• What needs to be done: Gather all lines with the word "frame" in them.

::::

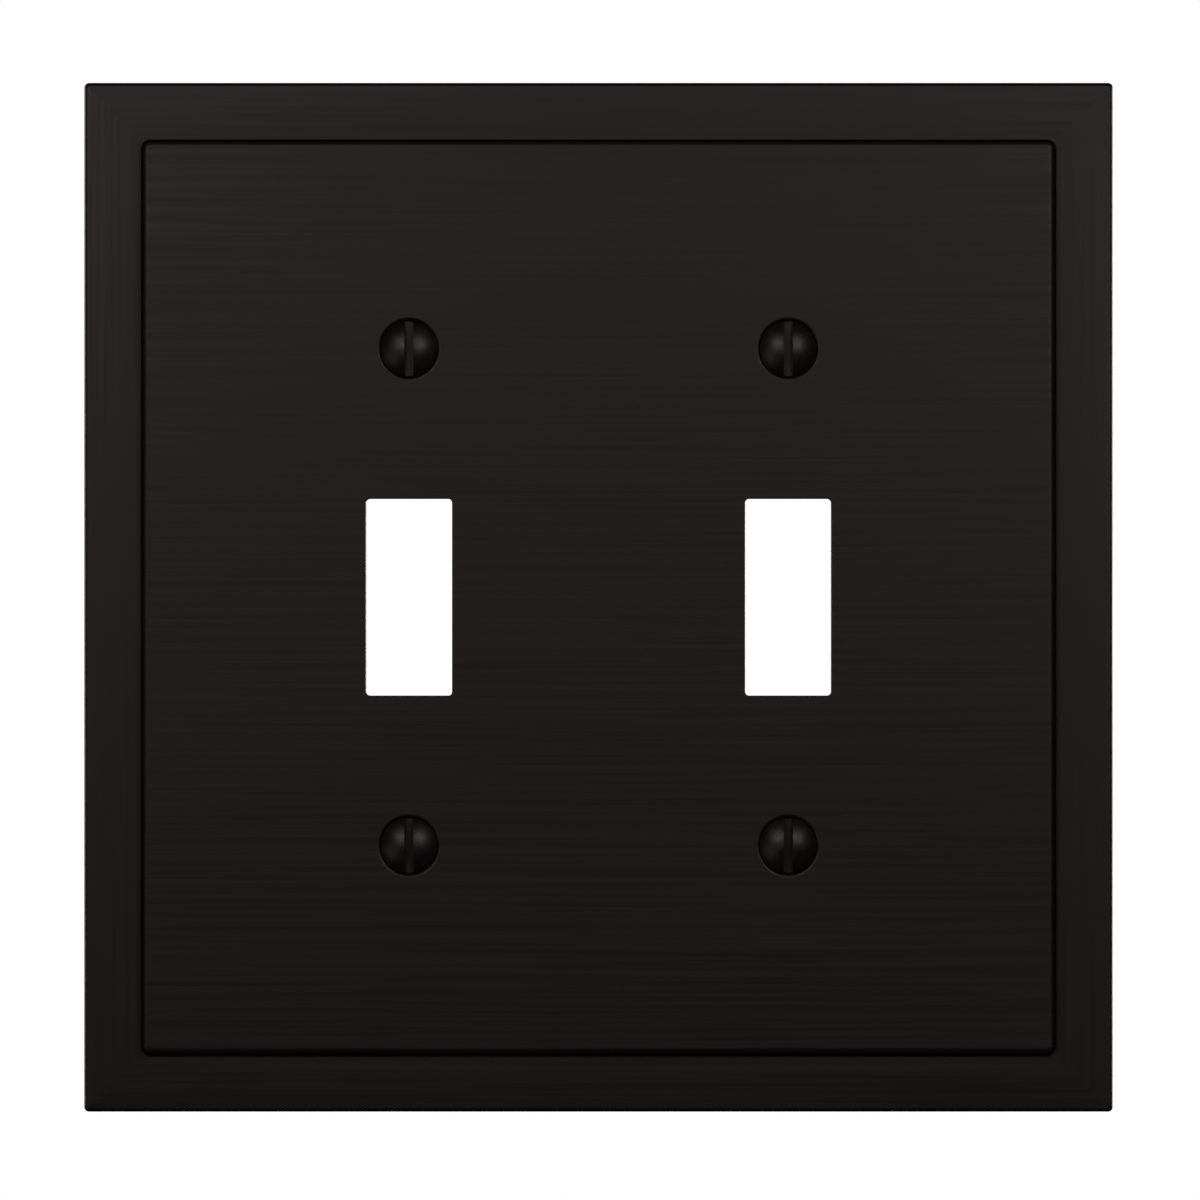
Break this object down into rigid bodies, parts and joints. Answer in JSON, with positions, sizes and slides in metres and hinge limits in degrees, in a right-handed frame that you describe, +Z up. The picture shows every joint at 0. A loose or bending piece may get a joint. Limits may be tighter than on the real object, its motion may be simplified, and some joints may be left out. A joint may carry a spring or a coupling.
{
  "type": "wall plate cover",
  "caption": "Flat cast cover plate for a pair of toggle switches, with a raised centre panel, a stepped border and countersunk oval-head screws.",
  "frame": {"origin": "middle of the plate's rear rim, in the plane of the wall", "axes": "+Y into the wall, -Y out of the wall towards the room, +Z up the wall, +X to the right as seen from the room"},
  "size_m": [0.125, 0.0139, 0.125],
  "materials": {
    "plate_finish": "satin near-black coating over zinc casting, finely brushed",
    "screw_finish": "satin near-black coating over steel"
  },
  "bodies": {
    "plate": {"cover_plate": "plate_finish"},
    "screw_upper_left": {"mounting_screw_upper_left": "screw_finish"},
    "screw_upper_right": {"mounting_screw_upper_right": "screw_finish"},
    "screw_lower_left": {"mounting_screw_lower_left": "screw_finish"},
    "screw_lower_right": {"mounting_screw_lower_right": "screw_finish"}
  },
  "joints": [
    {"name": "screw_upper_left_out", "type": "slide", "parent": "plate", "child": "screw_upper_left", "axis": [0, -1, 0], "range_m": [0, 0.016]},
    {"name": "screw_upper_right_out", "type": "slide", "parent": "plate", "child": "screw_upper_right", "axis": [0, -1, 0], "range_m": [0, 0.016]},
    {"name": "screw_lower_left_out", "type": "slide", "parent": "plate", "child": "screw_lower_left", "axis": [0, -1, 0], "range_m": [0, 0.016]},
    {"name": "screw_lower_right_out", "type": "slide", "parent": "plate", "child": "screw_lower_right", "axis": [0, -1, 0], "range_m": [0, 0.016]}
  ]
}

::::

• Finished answer:
Break this object down into rigid bodies, parts and joints. Answer in JSON, with positions, sizes and slides in metres and hinge limits in degrees, in a right-handed frame that you describe, +Z up. The picture shows every joint at 0. A loose or bending piece may get a joint. Limits may be tighter than on the real object, its motion may be simplified, and some joints may be left out. A joint may carry a spring or a coupling.
  "frame": {"origin": "middle of the plate's rear rim, in the plane of the wall", "axes": "+Y into the wall, -Y out of the wall towards the room, +Z up the wall, +X to the right as seen from the room"},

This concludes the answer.